__EXERCISE PROMPT__
From the first line of the data below, copy each line up to the one containing "from mathutils import Vector", and include that line too.

# SOURCE EXCERPT start

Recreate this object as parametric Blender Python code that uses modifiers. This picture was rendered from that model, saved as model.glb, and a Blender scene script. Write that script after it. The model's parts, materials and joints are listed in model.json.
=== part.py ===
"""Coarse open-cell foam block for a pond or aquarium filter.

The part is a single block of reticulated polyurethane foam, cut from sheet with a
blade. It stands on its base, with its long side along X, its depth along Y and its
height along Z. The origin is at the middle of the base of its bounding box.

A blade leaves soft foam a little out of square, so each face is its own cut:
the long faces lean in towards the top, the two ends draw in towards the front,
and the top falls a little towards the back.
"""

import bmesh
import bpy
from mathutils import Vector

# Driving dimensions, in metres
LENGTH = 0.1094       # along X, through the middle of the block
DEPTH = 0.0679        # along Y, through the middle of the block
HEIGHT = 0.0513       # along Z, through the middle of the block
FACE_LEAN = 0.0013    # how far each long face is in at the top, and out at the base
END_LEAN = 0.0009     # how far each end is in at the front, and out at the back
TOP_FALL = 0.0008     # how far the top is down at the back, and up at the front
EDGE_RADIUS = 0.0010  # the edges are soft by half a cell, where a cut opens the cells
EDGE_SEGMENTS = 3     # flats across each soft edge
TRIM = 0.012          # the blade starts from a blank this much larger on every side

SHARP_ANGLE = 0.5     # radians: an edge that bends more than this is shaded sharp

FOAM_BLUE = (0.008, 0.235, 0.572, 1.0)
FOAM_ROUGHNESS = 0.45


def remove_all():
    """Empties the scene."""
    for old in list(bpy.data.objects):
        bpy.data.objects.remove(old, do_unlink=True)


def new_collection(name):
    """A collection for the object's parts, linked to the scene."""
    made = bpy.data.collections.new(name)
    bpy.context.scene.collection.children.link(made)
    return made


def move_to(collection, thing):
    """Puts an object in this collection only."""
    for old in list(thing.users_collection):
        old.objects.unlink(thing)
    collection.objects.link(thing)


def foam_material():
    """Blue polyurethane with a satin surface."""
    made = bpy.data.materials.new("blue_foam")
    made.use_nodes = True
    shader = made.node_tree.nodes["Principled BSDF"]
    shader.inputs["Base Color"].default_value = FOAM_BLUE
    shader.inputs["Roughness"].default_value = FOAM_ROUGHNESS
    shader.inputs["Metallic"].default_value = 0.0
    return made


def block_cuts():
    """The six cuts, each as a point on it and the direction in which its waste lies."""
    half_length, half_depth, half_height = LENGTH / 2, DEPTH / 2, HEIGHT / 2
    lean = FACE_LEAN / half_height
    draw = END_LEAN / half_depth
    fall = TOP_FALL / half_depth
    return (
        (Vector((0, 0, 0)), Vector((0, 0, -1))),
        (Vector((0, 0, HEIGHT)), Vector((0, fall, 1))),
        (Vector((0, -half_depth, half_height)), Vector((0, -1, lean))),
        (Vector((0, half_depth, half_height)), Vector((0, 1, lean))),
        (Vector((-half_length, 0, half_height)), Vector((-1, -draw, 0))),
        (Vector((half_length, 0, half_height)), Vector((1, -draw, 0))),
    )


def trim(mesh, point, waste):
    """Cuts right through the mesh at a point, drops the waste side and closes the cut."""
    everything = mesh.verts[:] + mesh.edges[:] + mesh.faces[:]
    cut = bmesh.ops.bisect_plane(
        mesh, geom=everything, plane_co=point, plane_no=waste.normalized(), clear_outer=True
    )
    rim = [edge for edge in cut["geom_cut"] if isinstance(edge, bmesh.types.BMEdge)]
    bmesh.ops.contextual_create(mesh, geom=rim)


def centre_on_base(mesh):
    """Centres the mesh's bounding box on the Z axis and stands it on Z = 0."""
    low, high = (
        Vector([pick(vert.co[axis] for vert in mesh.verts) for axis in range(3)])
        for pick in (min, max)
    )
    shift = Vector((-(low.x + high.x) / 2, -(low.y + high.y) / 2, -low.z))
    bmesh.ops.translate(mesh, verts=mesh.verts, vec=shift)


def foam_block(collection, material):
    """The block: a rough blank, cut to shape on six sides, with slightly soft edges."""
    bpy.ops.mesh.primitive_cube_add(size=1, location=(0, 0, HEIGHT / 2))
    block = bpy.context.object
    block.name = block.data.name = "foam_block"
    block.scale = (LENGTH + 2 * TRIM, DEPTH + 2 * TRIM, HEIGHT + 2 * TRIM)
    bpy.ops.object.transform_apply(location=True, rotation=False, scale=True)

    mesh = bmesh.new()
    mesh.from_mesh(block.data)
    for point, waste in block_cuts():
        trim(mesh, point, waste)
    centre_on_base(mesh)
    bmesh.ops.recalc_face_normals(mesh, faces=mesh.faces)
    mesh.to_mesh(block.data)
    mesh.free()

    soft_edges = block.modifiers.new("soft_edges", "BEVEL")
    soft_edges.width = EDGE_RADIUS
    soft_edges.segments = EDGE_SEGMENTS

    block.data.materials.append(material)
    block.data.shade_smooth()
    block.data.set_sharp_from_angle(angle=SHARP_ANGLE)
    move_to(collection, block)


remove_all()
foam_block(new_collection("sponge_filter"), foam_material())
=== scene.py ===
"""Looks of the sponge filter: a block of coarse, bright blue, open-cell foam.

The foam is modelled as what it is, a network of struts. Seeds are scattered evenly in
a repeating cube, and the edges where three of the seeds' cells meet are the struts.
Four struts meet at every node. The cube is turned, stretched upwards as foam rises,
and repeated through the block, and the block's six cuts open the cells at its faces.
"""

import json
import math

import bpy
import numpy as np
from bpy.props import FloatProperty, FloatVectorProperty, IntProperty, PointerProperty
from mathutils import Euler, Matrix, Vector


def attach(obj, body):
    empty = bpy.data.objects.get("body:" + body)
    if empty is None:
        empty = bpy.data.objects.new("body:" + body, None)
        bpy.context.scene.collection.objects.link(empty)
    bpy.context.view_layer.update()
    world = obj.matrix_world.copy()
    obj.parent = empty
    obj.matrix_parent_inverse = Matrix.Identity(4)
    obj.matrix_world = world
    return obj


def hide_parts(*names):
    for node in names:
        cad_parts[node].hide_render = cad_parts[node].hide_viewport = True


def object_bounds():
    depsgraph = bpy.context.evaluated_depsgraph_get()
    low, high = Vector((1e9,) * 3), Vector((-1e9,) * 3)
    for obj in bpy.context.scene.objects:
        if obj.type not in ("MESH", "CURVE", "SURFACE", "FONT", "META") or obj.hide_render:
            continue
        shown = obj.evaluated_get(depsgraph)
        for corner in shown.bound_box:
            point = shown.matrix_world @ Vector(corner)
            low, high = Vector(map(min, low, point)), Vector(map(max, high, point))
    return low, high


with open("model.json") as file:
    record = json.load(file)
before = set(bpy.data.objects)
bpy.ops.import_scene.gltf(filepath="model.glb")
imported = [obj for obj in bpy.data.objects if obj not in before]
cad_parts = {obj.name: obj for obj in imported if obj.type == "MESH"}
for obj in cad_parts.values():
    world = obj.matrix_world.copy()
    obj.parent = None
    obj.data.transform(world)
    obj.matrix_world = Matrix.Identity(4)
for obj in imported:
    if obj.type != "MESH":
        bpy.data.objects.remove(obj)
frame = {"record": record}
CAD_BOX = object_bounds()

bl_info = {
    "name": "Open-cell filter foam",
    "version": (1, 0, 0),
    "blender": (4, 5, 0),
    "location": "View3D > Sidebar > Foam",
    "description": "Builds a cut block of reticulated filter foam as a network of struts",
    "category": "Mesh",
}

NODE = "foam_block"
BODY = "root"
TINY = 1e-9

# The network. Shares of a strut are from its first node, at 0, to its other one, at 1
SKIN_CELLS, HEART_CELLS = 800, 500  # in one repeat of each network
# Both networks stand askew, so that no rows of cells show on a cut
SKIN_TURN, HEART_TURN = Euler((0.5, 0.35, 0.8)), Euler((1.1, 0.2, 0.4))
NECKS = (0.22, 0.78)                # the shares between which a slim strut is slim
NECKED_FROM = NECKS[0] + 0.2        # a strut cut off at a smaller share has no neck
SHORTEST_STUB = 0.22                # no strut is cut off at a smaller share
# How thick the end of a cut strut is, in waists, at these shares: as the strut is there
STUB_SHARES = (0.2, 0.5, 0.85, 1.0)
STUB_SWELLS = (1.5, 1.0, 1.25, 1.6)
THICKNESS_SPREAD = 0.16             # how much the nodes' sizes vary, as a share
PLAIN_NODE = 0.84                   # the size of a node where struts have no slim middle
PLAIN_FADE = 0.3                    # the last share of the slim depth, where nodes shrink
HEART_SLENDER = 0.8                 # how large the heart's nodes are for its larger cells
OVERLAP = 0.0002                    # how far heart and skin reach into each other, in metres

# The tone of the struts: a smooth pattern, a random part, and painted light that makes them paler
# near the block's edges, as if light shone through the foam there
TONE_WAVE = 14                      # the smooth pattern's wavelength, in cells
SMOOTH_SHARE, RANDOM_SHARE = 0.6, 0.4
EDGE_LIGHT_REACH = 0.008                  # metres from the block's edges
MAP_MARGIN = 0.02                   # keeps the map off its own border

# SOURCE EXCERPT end

__OUTPUT OF THE TASK__
Recreate this object as parametric Blender Python code that uses modifiers. This picture was rendered from that model, saved as model.glb, and a Blender scene script. Write that script after it. The model's parts, materials and joints are listed in model.json.
=== part.py ===
"""Coarse open-cell foam block for a pond or aquarium filter.

The part is a single block of reticulated polyurethane foam, cut from sheet with a
blade. It stands on its base, with its long side along X, its depth along Y and its
height along Z. The origin is at the middle of the base of its bounding box.

A blade leaves soft foam a little out of square, so each face is its own cut:
the long faces lean in towards the top, the two ends draw in towards the front,
and the top falls a little towards the back.
"""

import bmesh
import bpy
from mathutils import Vector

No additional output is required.